[Written exercise] All of the data needs to be repeated exactly.

[Given information]
· · · ·

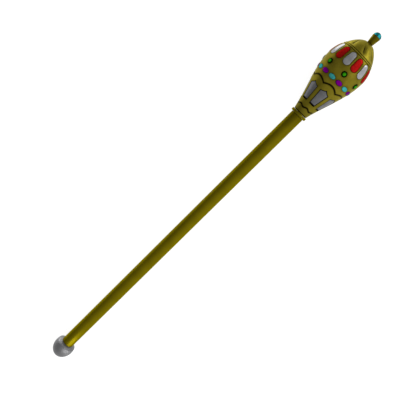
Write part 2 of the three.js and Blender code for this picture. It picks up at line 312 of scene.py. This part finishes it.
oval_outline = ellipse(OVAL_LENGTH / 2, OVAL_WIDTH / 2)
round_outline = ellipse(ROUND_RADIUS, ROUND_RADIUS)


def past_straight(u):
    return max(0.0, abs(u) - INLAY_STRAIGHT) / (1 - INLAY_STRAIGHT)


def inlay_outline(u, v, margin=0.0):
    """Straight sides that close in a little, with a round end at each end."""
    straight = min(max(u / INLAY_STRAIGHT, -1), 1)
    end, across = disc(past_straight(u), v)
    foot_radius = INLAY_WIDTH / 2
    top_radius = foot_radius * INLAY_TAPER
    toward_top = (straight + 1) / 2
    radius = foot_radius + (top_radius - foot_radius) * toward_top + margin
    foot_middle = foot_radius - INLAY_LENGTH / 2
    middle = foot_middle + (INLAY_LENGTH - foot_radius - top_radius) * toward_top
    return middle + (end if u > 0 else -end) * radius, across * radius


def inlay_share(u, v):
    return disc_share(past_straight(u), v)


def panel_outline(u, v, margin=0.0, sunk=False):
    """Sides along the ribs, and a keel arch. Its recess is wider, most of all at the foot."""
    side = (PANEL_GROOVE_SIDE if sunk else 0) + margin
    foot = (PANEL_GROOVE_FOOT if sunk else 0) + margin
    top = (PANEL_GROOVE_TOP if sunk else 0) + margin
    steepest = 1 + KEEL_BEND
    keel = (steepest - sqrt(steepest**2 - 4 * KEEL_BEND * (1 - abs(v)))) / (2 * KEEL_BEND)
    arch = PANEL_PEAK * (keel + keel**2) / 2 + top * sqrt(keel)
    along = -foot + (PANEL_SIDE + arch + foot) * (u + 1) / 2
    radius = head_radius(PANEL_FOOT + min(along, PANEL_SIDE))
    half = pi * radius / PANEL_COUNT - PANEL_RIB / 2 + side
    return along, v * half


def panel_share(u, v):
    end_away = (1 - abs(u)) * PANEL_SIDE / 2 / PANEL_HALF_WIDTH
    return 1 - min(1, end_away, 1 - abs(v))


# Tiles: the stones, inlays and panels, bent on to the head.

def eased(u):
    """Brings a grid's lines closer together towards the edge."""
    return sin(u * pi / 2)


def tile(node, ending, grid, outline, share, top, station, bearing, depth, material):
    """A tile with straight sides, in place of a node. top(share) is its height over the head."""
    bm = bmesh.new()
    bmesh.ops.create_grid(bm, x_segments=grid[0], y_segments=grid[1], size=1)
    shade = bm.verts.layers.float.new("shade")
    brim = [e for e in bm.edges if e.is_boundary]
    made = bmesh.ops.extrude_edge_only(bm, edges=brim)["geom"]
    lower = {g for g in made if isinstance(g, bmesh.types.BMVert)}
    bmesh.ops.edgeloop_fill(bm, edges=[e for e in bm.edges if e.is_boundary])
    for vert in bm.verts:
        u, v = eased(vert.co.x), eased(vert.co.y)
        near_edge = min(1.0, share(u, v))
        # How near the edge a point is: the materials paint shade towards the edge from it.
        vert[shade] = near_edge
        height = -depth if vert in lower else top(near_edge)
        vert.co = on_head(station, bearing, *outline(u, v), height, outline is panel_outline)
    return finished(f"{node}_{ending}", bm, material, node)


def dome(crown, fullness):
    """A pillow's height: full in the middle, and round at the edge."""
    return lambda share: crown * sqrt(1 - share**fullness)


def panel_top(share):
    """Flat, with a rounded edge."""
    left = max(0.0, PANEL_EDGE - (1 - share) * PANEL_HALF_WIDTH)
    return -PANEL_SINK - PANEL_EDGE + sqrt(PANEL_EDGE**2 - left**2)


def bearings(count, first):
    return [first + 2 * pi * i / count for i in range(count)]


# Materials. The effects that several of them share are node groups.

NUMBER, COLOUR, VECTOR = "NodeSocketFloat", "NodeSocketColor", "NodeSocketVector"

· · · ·

[Written answer]
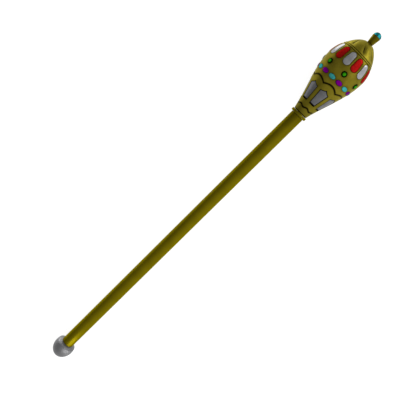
Write part 2 of the three.js and Blender code for this picture. It picks up at line 312 of scene.py. This part finishes it.
oval_outline = ellipse(OVAL_LENGTH / 2, OVAL_WIDTH / 2)
round_outline = ellipse(ROUND_RADIUS, ROUND_RADIUS)


def past_straight(u):
    return max(0.0, abs(u) - INLAY_STRAIGHT) / (1 - INLAY_STRAIGHT)


def inlay_outline(u, v, margin=0.0):
    """Straight sides that close in a little, with a round end at each end."""
    straight = min(max(u / INLAY_STRAIGHT, -1), 1)
    end, across = disc(past_straight(u), v)
    foot_radius = INLAY_WIDTH / 2
    top_radius = foot_radius * INLAY_TAPER
    toward_top = (straight + 1) / 2
    radius = foot_radius + (top_radius - foot_radius) * toward_top + margin
    foot_middle = foot_radius - INLAY_LENGTH / 2
    middle = foot_middle + (INLAY_LENGTH - foot_radius - top_radius) * toward_top
    return middle + (end if u > 0 else -end) * radius, across * radius


def inlay_share(u, v):
    return disc_share(past_straight(u), v)


def panel_outline(u, v, margin=0.0, sunk=False):
    """Sides along the ribs, and a keel arch. Its recess is wider, most of all at the foot."""
    side = (PANEL_GROOVE_SIDE if sunk else 0) + margin
    foot = (PANEL_GROOVE_FOOT if sunk else 0) + margin
    top = (PANEL_GROOVE_TOP if sunk else 0) + margin
    steepest = 1 + KEEL_BEND
    keel = (steepest - sqrt(steepest**2 - 4 * KEEL_BEND * (1 - abs(v)))) / (2 * KEEL_BEND)
    arch = PANEL_PEAK * (keel + keel**2) / 2 + top * sqrt(keel)
    along = -foot + (PANEL_SIDE + arch + foot) * (u + 1) / 2
    radius = head_radius(PANEL_FOOT + min(along, PANEL_SIDE))
    half = pi * radius / PANEL_COUNT - PANEL_RIB / 2 + side
    return along, v * half


def panel_share(u, v):
    end_away = (1 - abs(u)) * PANEL_SIDE / 2 / PANEL_HALF_WIDTH
    return 1 - min(1, end_away, 1 - abs(v))


# Tiles: the stones, inlays and panels, bent on to the head.

def eased(u):
    """Brings a grid's lines closer together towards the edge."""
    return sin(u * pi / 2)


def tile(node, ending, grid, outline, share, top, station, bearing, depth, material):
    """A tile with straight sides, in place of a node. top(share) is its height over the head."""
    bm = bmesh.new()
    bmesh.ops.create_grid(bm, x_segments=grid[0], y_segments=grid[1], size=1)
    shade = bm.verts.layers.float.new("shade")
    brim = [e for e in bm.edges if e.is_boundary]
    made = bmesh.ops.extrude_edge_only(bm, edges=brim)["geom"]
    lower = {g for g in made if isinstance(g, bmesh.types.BMVert)}
    bmesh.ops.edgeloop_fill(bm, edges=[e for e in bm.edges if e.is_boundary])
    for vert in bm.verts:
        u, v = eased(vert.co.x), eased(vert.co.y)
        near_edge = min(1.0, share(u, v))
        # How near the edge a point is: the materials paint shade towards the edge from it.
        vert[shade] = near_edge
        height = -depth if vert in lower else top(near_edge)
        vert.co = on_head(station, bearing, *outline(u, v), height, outline is panel_outline)
    return finished(f"{node}_{ending}", bm, material, node)


def dome(crown, fullness):
    """A pillow's height: full in the middle, and round at the edge."""
    return lambda share: crown * sqrt(1 - share**fullness)


def panel_top(share):
    """Flat, with a rounded edge."""
    left = max(0.0, PANEL_EDGE - (1 - share) * PANEL_HALF_WIDTH)
    return -PANEL_SINK - PANEL_EDGE + sqrt(PANEL_EDGE**2 - left**2)


def bearings(count, first):
    return [first + 2 * pi * i / count for i in range(count)]


# Materials. The effects that several of them share are node groups.

NUMBER, COLOUR, VECTOR = "NodeSocketFloat", "NodeSocketColor", "NodeSocketVector"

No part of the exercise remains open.